REQUIRED WORK:
Print the data that follows exactly.

GIVEN INFORMATION:
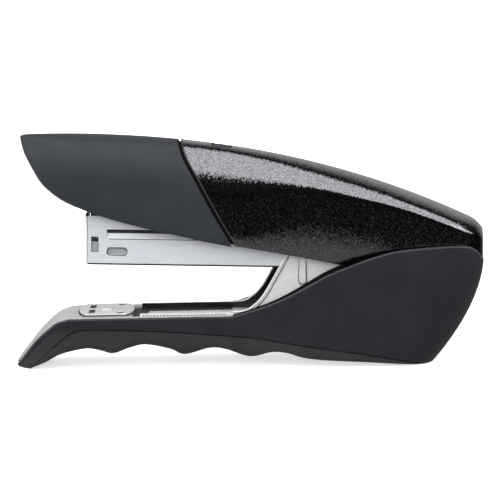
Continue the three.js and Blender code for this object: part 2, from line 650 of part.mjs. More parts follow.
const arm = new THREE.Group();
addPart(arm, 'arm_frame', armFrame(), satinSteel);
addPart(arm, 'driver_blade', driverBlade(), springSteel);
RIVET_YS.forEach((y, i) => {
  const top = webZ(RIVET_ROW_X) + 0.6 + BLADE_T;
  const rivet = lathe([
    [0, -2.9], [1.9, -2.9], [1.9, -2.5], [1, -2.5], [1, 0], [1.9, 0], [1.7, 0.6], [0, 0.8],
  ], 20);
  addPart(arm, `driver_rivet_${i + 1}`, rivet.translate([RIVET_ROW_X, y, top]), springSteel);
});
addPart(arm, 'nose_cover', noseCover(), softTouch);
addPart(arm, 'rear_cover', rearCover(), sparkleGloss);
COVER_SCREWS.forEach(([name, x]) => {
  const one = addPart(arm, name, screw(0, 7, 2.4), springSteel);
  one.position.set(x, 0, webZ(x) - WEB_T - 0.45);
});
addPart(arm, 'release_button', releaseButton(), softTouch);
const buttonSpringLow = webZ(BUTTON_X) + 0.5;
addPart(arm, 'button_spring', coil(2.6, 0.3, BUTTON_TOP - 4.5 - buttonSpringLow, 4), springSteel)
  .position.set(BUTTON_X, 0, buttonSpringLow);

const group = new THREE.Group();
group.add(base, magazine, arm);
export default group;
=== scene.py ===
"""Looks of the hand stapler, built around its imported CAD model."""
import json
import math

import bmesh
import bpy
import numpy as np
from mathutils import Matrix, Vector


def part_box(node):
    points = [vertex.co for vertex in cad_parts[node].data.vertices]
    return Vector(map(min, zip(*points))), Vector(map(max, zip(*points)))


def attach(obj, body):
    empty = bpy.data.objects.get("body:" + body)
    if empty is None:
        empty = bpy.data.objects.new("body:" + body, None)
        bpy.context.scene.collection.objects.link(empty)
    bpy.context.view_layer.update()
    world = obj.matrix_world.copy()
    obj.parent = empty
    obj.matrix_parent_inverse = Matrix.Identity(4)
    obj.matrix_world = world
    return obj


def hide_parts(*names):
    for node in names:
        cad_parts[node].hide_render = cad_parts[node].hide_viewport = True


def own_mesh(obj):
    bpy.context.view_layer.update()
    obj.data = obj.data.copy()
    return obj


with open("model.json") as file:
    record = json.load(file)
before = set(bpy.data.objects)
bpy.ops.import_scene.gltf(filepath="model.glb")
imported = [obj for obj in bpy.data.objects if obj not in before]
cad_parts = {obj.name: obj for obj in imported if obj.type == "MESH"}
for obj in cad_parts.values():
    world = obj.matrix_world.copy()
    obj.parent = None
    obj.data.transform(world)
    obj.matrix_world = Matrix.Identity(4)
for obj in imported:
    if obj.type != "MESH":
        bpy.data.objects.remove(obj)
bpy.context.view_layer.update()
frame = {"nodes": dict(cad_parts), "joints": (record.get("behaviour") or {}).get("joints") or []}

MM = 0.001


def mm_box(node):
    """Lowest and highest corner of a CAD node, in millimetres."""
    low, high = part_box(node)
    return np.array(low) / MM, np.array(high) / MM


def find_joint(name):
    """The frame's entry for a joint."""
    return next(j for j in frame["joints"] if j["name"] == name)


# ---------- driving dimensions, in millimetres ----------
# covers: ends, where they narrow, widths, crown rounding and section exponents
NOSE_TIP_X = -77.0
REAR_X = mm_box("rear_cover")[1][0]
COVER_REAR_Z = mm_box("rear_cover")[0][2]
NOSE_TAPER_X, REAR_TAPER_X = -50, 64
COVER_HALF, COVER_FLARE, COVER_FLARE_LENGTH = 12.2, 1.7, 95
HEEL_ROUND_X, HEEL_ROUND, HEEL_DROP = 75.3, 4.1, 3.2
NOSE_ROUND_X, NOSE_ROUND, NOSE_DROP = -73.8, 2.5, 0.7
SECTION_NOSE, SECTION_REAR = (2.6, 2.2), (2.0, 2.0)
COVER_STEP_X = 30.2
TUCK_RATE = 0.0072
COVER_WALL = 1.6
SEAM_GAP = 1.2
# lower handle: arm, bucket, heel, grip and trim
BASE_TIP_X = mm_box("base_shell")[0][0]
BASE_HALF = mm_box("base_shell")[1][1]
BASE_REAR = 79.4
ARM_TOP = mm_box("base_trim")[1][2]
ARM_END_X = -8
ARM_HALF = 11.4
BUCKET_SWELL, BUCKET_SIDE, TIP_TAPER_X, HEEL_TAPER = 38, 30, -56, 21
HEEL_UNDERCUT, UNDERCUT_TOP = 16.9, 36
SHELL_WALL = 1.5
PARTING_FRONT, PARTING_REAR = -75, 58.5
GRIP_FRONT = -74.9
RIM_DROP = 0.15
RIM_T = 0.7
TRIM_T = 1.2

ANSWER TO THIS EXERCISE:
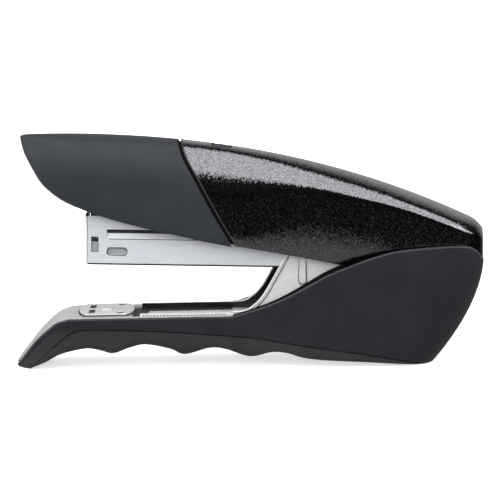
Continue the three.js and Blender code for this object: part 2, from line 650 of part.mjs. More parts follow.
const arm = new THREE.Group();
addPart(arm, 'arm_frame', armFrame(), satinSteel);
addPart(arm, 'driver_blade', driverBlade(), springSteel);
RIVET_YS.forEach((y, i) => {
  const top = webZ(RIVET_ROW_X) + 0.6 + BLADE_T;
  const rivet = lathe([
    [0, -2.9], [1.9, -2.9], [1.9, -2.5], [1, -2.5], [1, 0], [1.9, 0], [1.7, 0.6], [0, 0.8],
  ], 20);
  addPart(arm, `driver_rivet_${i + 1}`, rivet.translate([RIVET_ROW_X, y, top]), springSteel);
});
addPart(arm, 'nose_cover', noseCover(), softTouch);
addPart(arm, 'rear_cover', rearCover(), sparkleGloss);
COVER_SCREWS.forEach(([name, x]) => {
  const one = addPart(arm, name, screw(0, 7, 2.4), springSteel);
  one.position.set(x, 0, webZ(x) - WEB_T - 0.45);
});
addPart(arm, 'release_button', releaseButton(), softTouch);
const buttonSpringLow = webZ(BUTTON_X) + 0.5;
addPart(arm, 'button_spring', coil(2.6, 0.3, BUTTON_TOP - 4.5 - buttonSpringLow, 4), springSteel)
  .position.set(BUTTON_X, 0, buttonSpringLow);

const group = new THREE.Group();
group.add(base, magazine, arm);
export default group;
=== scene.py ===
"""Looks of the hand stapler, built around its imported CAD model."""
import json
import math

import bmesh
import bpy
import numpy as np
from mathutils import Matrix, Vector


def part_box(node):
    points = [vertex.co for vertex in cad_parts[node].data.vertices]
    return Vector(map(min, zip(*points))), Vector(map(max, zip(*points)))


def attach(obj, body):
    empty = bpy.data.objects.get("body:" + body)
    if empty is None:
        empty = bpy.data.objects.new("body:" + body, None)
        bpy.context.scene.collection.objects.link(empty)
    bpy.context.view_layer.update()
    world = obj.matrix_world.copy()
    obj.parent = empty
    obj.matrix_parent_inverse = Matrix.Identity(4)
    obj.matrix_world = world
    return obj


def hide_parts(*names):
    for node in names:
        cad_parts[node].hide_render = cad_parts[node].hide_viewport = True


def own_mesh(obj):
    bpy.context.view_layer.update()
    obj.data = obj.data.copy()
    return obj


with open("model.json") as file:
    record = json.load(file)
before = set(bpy.data.objects)
bpy.ops.import_scene.gltf(filepath="model.glb")
imported = [obj for obj in bpy.data.objects if obj not in before]
cad_parts = {obj.name: obj for obj in imported if obj.type == "MESH"}
for obj in cad_parts.values():
    world = obj.matrix_world.copy()
    obj.parent = None
    obj.data.transform(world)
    obj.matrix_world = Matrix.Identity(4)
for obj in imported:
    if obj.type != "MESH":
        bpy.data.objects.remove(obj)
bpy.context.view_layer.update()
frame = {"nodes": dict(cad_parts), "joints": (record.get("behaviour") or {}).get("joints") or []}

MM = 0.001


def mm_box(node):
    """Lowest and highest corner of a CAD node, in millimetres."""
    low, high = part_box(node)
    return np.array(low) / MM, np.array(high) / MM


def find_joint(name):
    """The frame's entry for a joint."""
    return next(j for j in frame["joints"] if j["name"] == name)


# ---------- driving dimensions, in millimetres ----------
# covers: ends, where they narrow, widths, crown rounding and section exponents
NOSE_TIP_X = -77.0
REAR_X = mm_box("rear_cover")[1][0]
COVER_REAR_Z = mm_box("rear_cover")[0][2]
NOSE_TAPER_X, REAR_TAPER_X = -50, 64
COVER_HALF, COVER_FLARE, COVER_FLARE_LENGTH = 12.2, 1.7, 95
HEEL_ROUND_X, HEEL_ROUND, HEEL_DROP = 75.3, 4.1, 3.2
NOSE_ROUND_X, NOSE_ROUND, NOSE_DROP = -73.8, 2.5, 0.7
SECTION_NOSE, SECTION_REAR = (2.6, 2.2), (2.0, 2.0)
COVER_STEP_X = 30.2
TUCK_RATE = 0.0072
COVER_WALL = 1.6
SEAM_GAP = 1.2
# lower handle: arm, bucket, heel, grip and trim
BASE_TIP_X = mm_box("base_shell")[0][0]
BASE_HALF = mm_box("base_shell")[1][1]
BASE_REAR = 79.4
ARM_TOP = mm_box("base_trim")[1][2]
ARM_END_X = -8
ARM_HALF = 11.4
BUCKET_SWELL, BUCKET_SIDE, TIP_TAPER_X, HEEL_TAPER = 38, 30, -56, 21
HEEL_UNDERCUT, UNDERCUT_TOP = 16.9, 36
SHELL_WALL = 1.5
PARTING_FRONT, PARTING_REAR = -75, 58.5
GRIP_FRONT = -74.9
RIM_DROP = 0.15
RIM_T = 0.7
TRIM_T = 1.2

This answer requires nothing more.